I’m going to try to show you were Targa fits in the natural gas liquids story that we’re telling you today, add a few perspectives on what’s a pretty complete picture already said, and then we’ll open it for questions.
If you start with how we fit, we’ve got two businesses – a gather and processing business, and then a natural gas, liquids, logistics and marketing business. This part of the business – the gathering and processing side – is about 60% of our operating income. We’ve got field gathering and processing that’s pictured, a leading presence in west Texas and the Permian. I’d say overall we’re probably the leading Permian gatherer and processor. In north Texas, we’ve got a very strong position, particularly in the oilier part of the Barnett shale, and you can see our system there. Coastal gathering and processing segment – not quite as sexy right now, but a very good business on southwestern Louisiana own shore and strewn across the Louisiana coast. A great catcher’s mitt for the Gulf of Mexico as regulators get the heel of their boot off of producers’ throats. We look forward to that returning as well. It’s a great gathering and processing business.

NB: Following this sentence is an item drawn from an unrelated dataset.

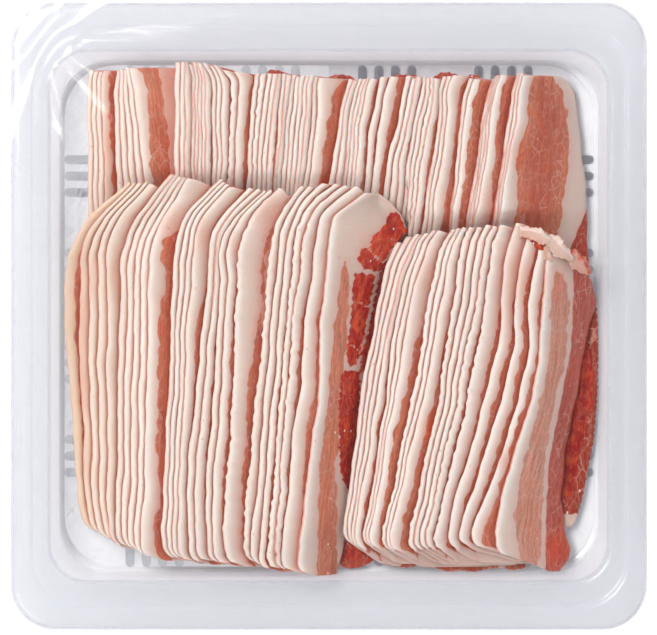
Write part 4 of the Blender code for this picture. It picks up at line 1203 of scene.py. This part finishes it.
filmMake = {
    "width": 296.2,
    "depth": 292.2,
    "middle": (-0.3, -0.2),
    "corner": 20.0,
    "closeLines": 86,     # grid lines over the wrinkled share, and over the rest
    "openLines": 98,
    "wrinkled": 0.4,
    "top": 42.05,
    "sag": 1.6,
    "thickness": 0.12,
    "overhang": 0.9,
    "fanFrom": (-132, 128),   # the corner that the creases fan out from
    "fanReach": (8, 92),
    "ringsAt": (-104, 100),   # the middle of the rings of small wrinkles
    "ringReach": (22, 60),
    "ringGap": 5.2,
    "ringHeight": 0.08,
    # each fold's two ends, height and width
    "folds": (((-121, 124), (-107, 114), 0.55, 2.2), ((-136, 104), (-121, 76), 0.3, 1.8),
              ((-127, 117), (-113, 111), 0.3, 1.2), ((-134, 96), (-126, 70), 0.25, 1.4),
              ((-100, 134), (-60, 131.5), 0.12, 1.5), ((-62, -135.5), (24, -134.2), 0.34, 1.2),
              ((137, -60), (136, 30), 0.3, 1.2), ((-140, -110), (-141, -40), 0.3, 1.3),
              ((-50, 139), (60, 139.5), 0.3, 1.3)),
}


def outward(x, y, make):
    # 0 in the film's middle, 1 on its square border
    return np.maximum(np.abs(x) / (make["width"] / 2), np.abs(y) / (make["depth"] / 2))


def filmHeight(x, y, make):
    # level over the flange, sagging inside it, with creases fanning in from the upper left corner,
    # rings of small wrinkles over that corner, and a few long folds
    z = make["top"] - make["sag"] * smoothStep((0.86 - outward(x, y, make)) / 0.5)
    (fanX, fanY), (fanStart, fanStop) = make["fanFrom"], make["fanReach"]
    off, angle = np.hypot(x - fanX, y - fanY), np.arctan2(-(y - fanY), x - fanX)
    creases = np.sin(angle * 11 + 0.6) * 0.55 + np.sin(angle * 23 + 2.0) * 0.25
    near = smoothStep((off - fanStart) / 16) * smoothStep((fanStop - off) / 60)
    z = z + creases * near * 0.9 * smoothStep(off / 40)
    (ringX, ringY), (ringStart, ringStop) = make["ringsAt"], make["ringReach"]
    off, turn = np.hypot(x - ringX, y - ringY), np.arctan2(y - ringY, ringX - x)
    over = smoothStep((off - ringStart) / 6) * smoothStep((ringStop - off) / 6)
    over = over * np.exp(-((turn - 0.95) / 0.62) ** 2)
    bent = 1.6 * np.sin(3 * turn) + 0.8 * np.sin(x * 0.31)
    z = z + make["ringHeight"] * np.sin(2 * math.pi * off / make["ringGap"] + bent) * over
    for (ax, ay), (bx, by), height, width in make["folds"]:
        # a fold: height * exp(-(d / width)^2), fading towards both ends
        dx, dy = bx - ax, by - ay
        t = ((x - ax) * dx + (y - ay) * dy) / (dx * dx + dy * dy)
        away = ((x - ax) * dy - (y - ay) * dx) / math.hypot(dx, dy)
        fade = smoothStep(t / 0.2 + 0.5) * smoothStep((1 - t) / 0.2 + 0.5)
        z = z + height * np.exp(-(away / width) ** 2) * fade
    return z


def filmSheet(make):
    # a square grid with its corners drawn in to quarter circles, its border let out in waves, closed
    # below
    split = -1 + make["wrinkled"]
    closeBy = np.linspace(-1, split, make["closeLines"])
    lines = np.concatenate([closeBy, np.linspace(split, 1, make["openLines"])[1:]])
    count = len(lines)
    x = np.tile(lines * make["width"] / 2, (count, 1))
    y = np.tile(-lines[::-1, None] * make["depth"] / 2, (1, count))
    corner = make["corner"]
    a = np.clip((np.abs(x) - make["width"] / 2 + corner) / corner, 0, 1)
    b = np.clip((np.abs(y) - make["depth"] / 2 + corner) / corner, 0, 1)
    x = x - np.sign(x) * corner * (a - a * np.sqrt(1 - b * b / 2))
    y = y - np.sign(y) * corner * (b - b * np.sqrt(1 - a * a / 2))
    turn = np.arctan2(y, x)
    ripple = 0.7 + 0.5 * (0.6 * np.sin(5 * turn + 0.8) + 0.4 * np.sin(11 * turn))
    reach = 1 + make["overhang"] * ripple / 150 * smoothStep((outward(x, y, make) - 0.93) / 0.07)
    x, y = x * reach, y * reach
    upper = triples(x + make["middle"][0], y + make["middle"][1], filmHeight(x, y, make)).reshape(-1, 3)
    lower = upper - (0, 0, make["thickness"])
    faces = gridQuads(count, count)
    index = np.arange(count * count).reshape(count, count)
    rim = np.concatenate([index[0], index[1:, -1], index[-1, -2::-1], index[-2:0:-1, 0]])
    nextRim = np.roll(rim, -1)
    sides = np.stack([rim, rim + index.size, nextRim + index.size, nextRim], axis=-1)
    return np.concatenate([upper, lower]), np.concatenate([faces, faces[:, ::-1] + index.size, sides])


meshFrom("lidFilm", *filmSheet(filmMake), "lid_film", filmFinish, ("lid_film",))
print("film ready")


# stage and light

stageLook = {"floor": srgb(255, 255, 255), "roughness": 0.9, "size": 3.0}


def addStage(look):
    # a flat square well past the picture's edge
    half = look["size"] / 2
    mesh = bpy.data.meshes.new("tableTop")
    corners = [(-half, -half, 0), (half, -half, 0), (half, half, 0), (-half, half, 0)]
    mesh.from_pydata(corners, [], [(0, 1, 2, 3)])
    floor = bpy.data.objects.new("tableTop", mesh)
    bpy.context.scene.collection.objects.link(floor)
    material = bpy.data.materials.new("paleTable")
    material.use_nodes = True
    shader = material.node_tree.nodes["Principled BSDF"]
    shader.inputs["Base Color"].default_value = look["floor"]
    shader.inputs["Roughness"].default_value = look["roughness"]
    mesh.materials.append(material)


softboxes = {
    "key": {"place": (-0.66, 0.55, 1.7), "size": 0.7, "power": 22.5, "colour": (1.0, 0.99, 0.975)},
    "fill": {"place": (1.3, -0.5, 1.6), "size": 1.6, "power": 2.5, "colour": (0.95, 0.98, 1.0)},
    "edge": {"place": (-0.82, -0.72, 2.4), "size": 0.5, "power": 6, "colour": (1.0, 0.97, 0.93)},
}
# dim straight overhead, where the ceiling and the camera are, bright all round, and brighter on the
# left
roomLight = {
    "overhead": (0.10, 0.102, 0.107, 1),
    "around": (1.07, 1.09, 1.13, 1),
    "left": 1.42,
    "right": 0.69,
}


def addSoftbox(name, one):
    # a square lamp that faces the origin
    lamp = bpy.data.lights.new(name + "Softbox", "AREA")
    lamp.shape = "SQUARE"
    lamp.size = one["size"]
    lamp.energy = one["power"]
    lamp.color = one["colour"]
    light = bpy.data.objects.new(name + "Softbox", lamp)
    x, y, z = light.location = one["place"]
    light.rotation_euler = (math.atan2(math.hypot(x, y), z), 0, math.atan2(x, -y))
    bpy.context.scene.collection.objects.link(light)


def addRoom(look):
    world = bpy.data.worlds.new("softRoom")
    world.use_nodes = True
    n = nodeTools(world.node_tree)
    background = world.node_tree.nodes["Background"]
    place = n.add("ShaderNodeTexCoord").outputs["Generated"]
    x, _, z = n.add("ShaderNodeSeparateXYZ", {"Vector": place}).outputs
    sky = n.mix(n.step(z, 0.98, 0.6), look["overhead"], look["around"])
    side = n.add("ShaderNodeMapRange", {
        "Value": x, "From Min": -1.0, "From Max": 1.0, "To Min": look["left"], "To Max": look["right"],
    })
    world.node_tree.links.new(sky, background.inputs["Color"])
    world.node_tree.links.new(side.outputs["Result"], background.inputs["Strength"])
    bpy.context.scene.world = world


addStage(stageLook)
for name, one in softboxes.items():
    addSoftbox(name, one)
addRoom(roomLight)
bpy.context.scene.view_settings.view_transform = "Standard"
print("stage and lights ready")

Our logistics, marketing and distribution business, we always show sort of dots coast to coast but those are propane and refinery services marketing and terminalling facilities for the most part. Where the core of our natural gas liquids assets resides is Mount Bellevue, Galina Park, and all the way to Lake Charles, Louisiana. That’s an impressive set of assets – very hard to replicate. We think it’s a leadership position.
In terms of fractionation, we’re number two behind someone else on the panel here. On Lake Charles and Mount Bellevue fractionation, we’ve been adding to that as well, not quite as fast as my friends but still trying to meet people’s needs for additional fractionation in this important market.
This is our picture of the industry dynamics that are going on related to natural gas liquids and how Targa is participating. We used to try to talk about how we were going to participate in the Marcellus shale and get into that resource play, and that wasn’t very long ago. We weren’t successful, a sort of second-ran a couple times, maybe competing with someone else on this panel. We didn’t get to that resource play but the resource plays came to us, and that’s very fortunate. The same seismic geophysical interpretation, drilling technology and completion technology that drove those plays are driving plays on this map. The same thing is going on. It’s resource plays now around our footprint, and that’s pretty attractive. Let me just touch on some of them.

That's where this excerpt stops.